◆ **Work to do**
Set down exactly, please, each line from the one containing "random), 0x4f8048, 0.6);" through the one containing "cad_parts[node].hide_render = cad_parts[node].hide_viewport", both lines included, and no other line.

◆ **Data lines**
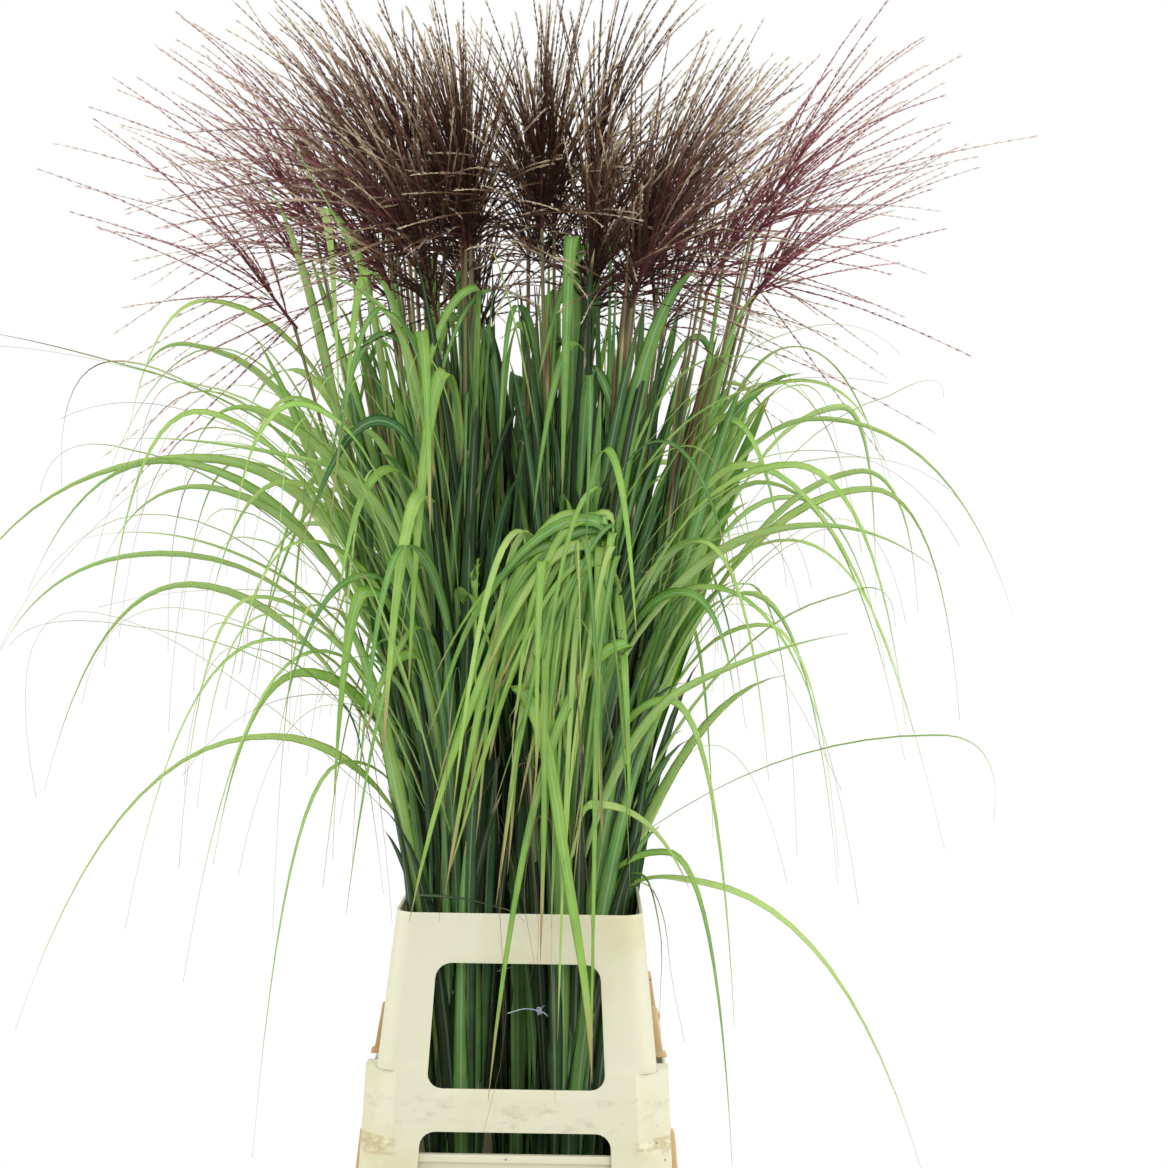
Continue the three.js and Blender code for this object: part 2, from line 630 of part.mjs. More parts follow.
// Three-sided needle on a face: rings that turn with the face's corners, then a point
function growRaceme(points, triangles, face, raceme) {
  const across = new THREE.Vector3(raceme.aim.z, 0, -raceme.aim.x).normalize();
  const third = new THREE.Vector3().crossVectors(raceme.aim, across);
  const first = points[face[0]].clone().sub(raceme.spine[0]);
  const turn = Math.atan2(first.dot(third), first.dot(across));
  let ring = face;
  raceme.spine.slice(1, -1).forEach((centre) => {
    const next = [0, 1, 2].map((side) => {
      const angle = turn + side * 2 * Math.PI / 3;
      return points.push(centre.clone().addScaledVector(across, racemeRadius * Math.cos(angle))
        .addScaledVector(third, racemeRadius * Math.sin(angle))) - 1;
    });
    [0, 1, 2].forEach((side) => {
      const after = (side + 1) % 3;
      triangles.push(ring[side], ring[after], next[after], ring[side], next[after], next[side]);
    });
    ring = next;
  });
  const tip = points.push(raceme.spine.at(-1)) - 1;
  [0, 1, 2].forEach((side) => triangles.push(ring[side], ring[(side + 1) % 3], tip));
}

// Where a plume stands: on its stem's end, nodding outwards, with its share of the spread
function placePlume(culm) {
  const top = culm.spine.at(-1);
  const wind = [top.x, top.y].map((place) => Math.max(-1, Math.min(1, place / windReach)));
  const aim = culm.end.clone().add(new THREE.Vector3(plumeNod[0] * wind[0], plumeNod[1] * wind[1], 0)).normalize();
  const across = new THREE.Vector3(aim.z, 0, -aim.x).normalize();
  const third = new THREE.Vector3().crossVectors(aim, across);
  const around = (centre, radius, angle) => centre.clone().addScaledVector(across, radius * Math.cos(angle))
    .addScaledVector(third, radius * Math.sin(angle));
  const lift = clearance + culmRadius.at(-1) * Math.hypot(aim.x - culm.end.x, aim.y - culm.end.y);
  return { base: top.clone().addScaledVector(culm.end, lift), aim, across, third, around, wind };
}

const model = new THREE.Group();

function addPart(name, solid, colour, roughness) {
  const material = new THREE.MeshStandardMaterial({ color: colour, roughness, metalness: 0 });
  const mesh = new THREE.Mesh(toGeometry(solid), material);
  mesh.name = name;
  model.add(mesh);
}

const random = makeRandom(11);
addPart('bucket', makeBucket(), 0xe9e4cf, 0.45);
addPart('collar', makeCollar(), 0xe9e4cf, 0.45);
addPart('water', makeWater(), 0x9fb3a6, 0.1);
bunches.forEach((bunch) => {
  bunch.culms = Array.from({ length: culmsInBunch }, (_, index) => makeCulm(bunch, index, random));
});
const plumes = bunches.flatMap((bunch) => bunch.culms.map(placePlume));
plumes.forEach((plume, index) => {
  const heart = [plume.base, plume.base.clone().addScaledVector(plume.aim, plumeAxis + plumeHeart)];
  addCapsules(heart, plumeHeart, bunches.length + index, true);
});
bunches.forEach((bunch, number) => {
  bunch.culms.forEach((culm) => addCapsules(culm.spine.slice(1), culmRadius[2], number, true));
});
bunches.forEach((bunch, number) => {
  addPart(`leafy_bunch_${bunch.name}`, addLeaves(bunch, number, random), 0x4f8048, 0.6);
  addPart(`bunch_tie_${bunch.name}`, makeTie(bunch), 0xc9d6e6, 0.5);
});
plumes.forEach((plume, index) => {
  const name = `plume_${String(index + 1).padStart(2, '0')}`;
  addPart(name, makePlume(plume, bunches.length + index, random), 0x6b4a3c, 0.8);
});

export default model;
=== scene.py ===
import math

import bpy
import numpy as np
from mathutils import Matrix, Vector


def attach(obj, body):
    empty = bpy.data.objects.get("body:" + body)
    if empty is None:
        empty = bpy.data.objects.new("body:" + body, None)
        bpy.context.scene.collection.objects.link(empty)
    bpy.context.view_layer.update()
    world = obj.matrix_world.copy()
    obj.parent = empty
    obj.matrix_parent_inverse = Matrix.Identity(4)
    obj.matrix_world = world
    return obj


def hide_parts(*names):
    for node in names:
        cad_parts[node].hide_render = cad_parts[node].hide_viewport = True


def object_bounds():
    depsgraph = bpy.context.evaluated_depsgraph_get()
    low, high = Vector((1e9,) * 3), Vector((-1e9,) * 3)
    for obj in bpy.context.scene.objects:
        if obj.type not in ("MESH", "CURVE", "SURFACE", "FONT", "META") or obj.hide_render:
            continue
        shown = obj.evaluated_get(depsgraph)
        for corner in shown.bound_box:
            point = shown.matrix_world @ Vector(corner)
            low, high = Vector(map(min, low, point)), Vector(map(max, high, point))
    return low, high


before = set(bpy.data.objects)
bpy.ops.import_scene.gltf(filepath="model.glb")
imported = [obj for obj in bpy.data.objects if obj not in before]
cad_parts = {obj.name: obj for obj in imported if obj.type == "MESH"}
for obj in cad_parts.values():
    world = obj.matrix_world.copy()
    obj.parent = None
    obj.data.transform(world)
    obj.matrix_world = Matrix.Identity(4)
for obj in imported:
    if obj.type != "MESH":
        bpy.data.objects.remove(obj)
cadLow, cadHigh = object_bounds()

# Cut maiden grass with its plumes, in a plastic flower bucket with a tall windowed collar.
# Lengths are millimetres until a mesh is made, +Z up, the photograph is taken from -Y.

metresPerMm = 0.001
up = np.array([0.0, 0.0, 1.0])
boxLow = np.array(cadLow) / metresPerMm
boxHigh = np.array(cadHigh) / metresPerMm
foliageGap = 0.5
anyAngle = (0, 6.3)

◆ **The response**
  addPart(`leafy_bunch_${bunch.name}`, addLeaves(bunch, number, random), 0x4f8048, 0.6);
  addPart(`bunch_tie_${bunch.name}`, makeTie(bunch), 0xc9d6e6, 0.5);
});
plumes.forEach((plume, index) => {
  const name = `plume_${String(index + 1).padStart(2, '0')}`;
  addPart(name, makePlume(plume, bunches.length + index, random), 0x6b4a3c, 0.8);
});

export default model;
=== scene.py ===
import math

import bpy
import numpy as np
from mathutils import Matrix, Vector


def attach(obj, body):
    empty = bpy.data.objects.get("body:" + body)
    if empty is None:
        empty = bpy.data.objects.new("body:" + body, None)
        bpy.context.scene.collection.objects.link(empty)
    bpy.context.view_layer.update()
    world = obj.matrix_world.copy()
    obj.parent = empty
    obj.matrix_parent_inverse = Matrix.Identity(4)
    obj.matrix_world = world
    return obj


def hide_parts(*names):
    for node in names:
        cad_parts[node].hide_render = cad_parts[node].hide_viewport = True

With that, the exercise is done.